Well this was a pleasant surprise...

At the end of last week we found out the the arrangements for an exchange student visiting from Okinawa Japan had fallen through and they were looking for a "new home".

We became that home.

For the next 11 days we will have a "new daughter", she is 16, and her name is Yumika.

Yup, I now have 4 teenage daughters under my roof... the crowd of people who think I am a silly old man continues to grow.

My first thought when I met her was how brave she is, to be thousands of miles from home, away from her family in a house of strangers, and surrounded by people who speak a language she barely understands.

Yesterday we hooked the computer up to our TV, ran Google Earth, and watched her eyes light up when we found her home, her grandparents home, and her school.

They lit up again today when we dangled a live Maine lobster a foot in front of her face.


We have been spending a good deal of time trying to show her our life, our culture, and learn about hers too.

Today she presented us with some beautiful gifts from her home, a small statue of Japanese deities, booklets about her home, chopsticks, and other very cool things.

We are having a great time and are hoping to give her the experience of a lifetime.

(clicking on any image will open it larger and in a new window)

So the point of this post is to share with you something very unexpected and wonderful that has happened to us and to let you know that posting to the blog has the potential of being somewhat sporadic for the next 11 days, so please be patient.


photography by anika alonzo said...

Ah, I remember what it's like to be an exchange student :) About 12 years ago I did my first student exchange to, yes, Wisconsin.
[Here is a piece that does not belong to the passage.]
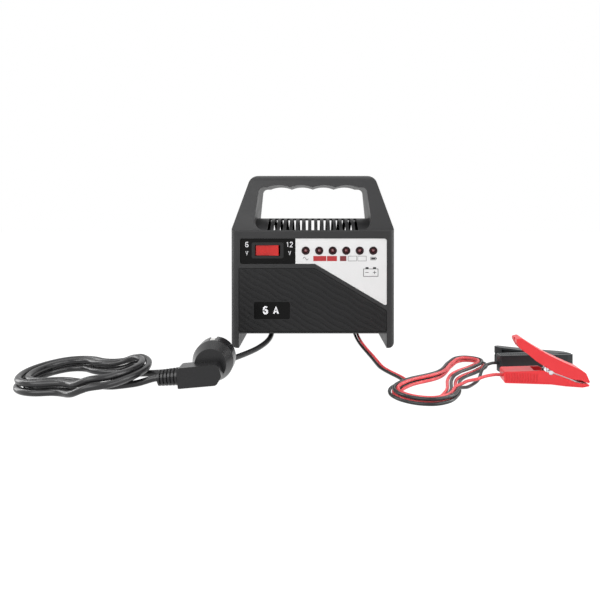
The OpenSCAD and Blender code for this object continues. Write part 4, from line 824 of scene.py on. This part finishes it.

Barely spoke any english and everything was extremely weird to me! Crazy Americans... :)

Scott said...

So what was it like, to be in a strange house with strange people, and toss in a language you barely knew?

photography by anika alonzo said...

It's scary, weird, fun, overwhelming, adventurous and very humbling and educating. It's not only the language, it's also the different culture and way of life. But getting to know a differnt country is just so much fun! I was always most interested in the different food :) I'm sure for her it's even cooler, since the japanese culture, food and way of life and the american way probably have nothing in common!
As long as both sides are open to each other, it's gonna be a great experience for all of you :)

gianmarco said...

Tell her form me Yumikasan gambatte kudasai. Eigo o jiosu ni naratte kudasai. I really miss the trhree years I lived in Tokyo

Pam said...

How wonderful!

Galen said...

We were blessed to have several foreign exchange students live with us, including 3 from Japan. One of them, a girl named Michiyo, still comes and visits us 20 years later. We all fell in love with one another 20 years ago and she is, in every sense of the word, my daughter who happens to live in Japan! Enjoy this time - it will be a terrific experience for all of you. And do it again and again!!!! You might even consider a year-long exchange - we did that, too, and it was well worth it!

Mark said...

Excuse me if this question has been asked but, do you know if Yumika's family is OK? Thanks....Mark

Scott said...


They are, thanks for asking.

They live on Okinawa which is about 1,000 miles from Tokyo and even further from the quake area.

Though they are safe from the quake and tsunami my concern for them is the nuclear problem and the long term impact this disaster will have on them and their country.

Funny that you should comment when you did, right about the same time she is landing at home.

Again, thanks for caring enough to ask.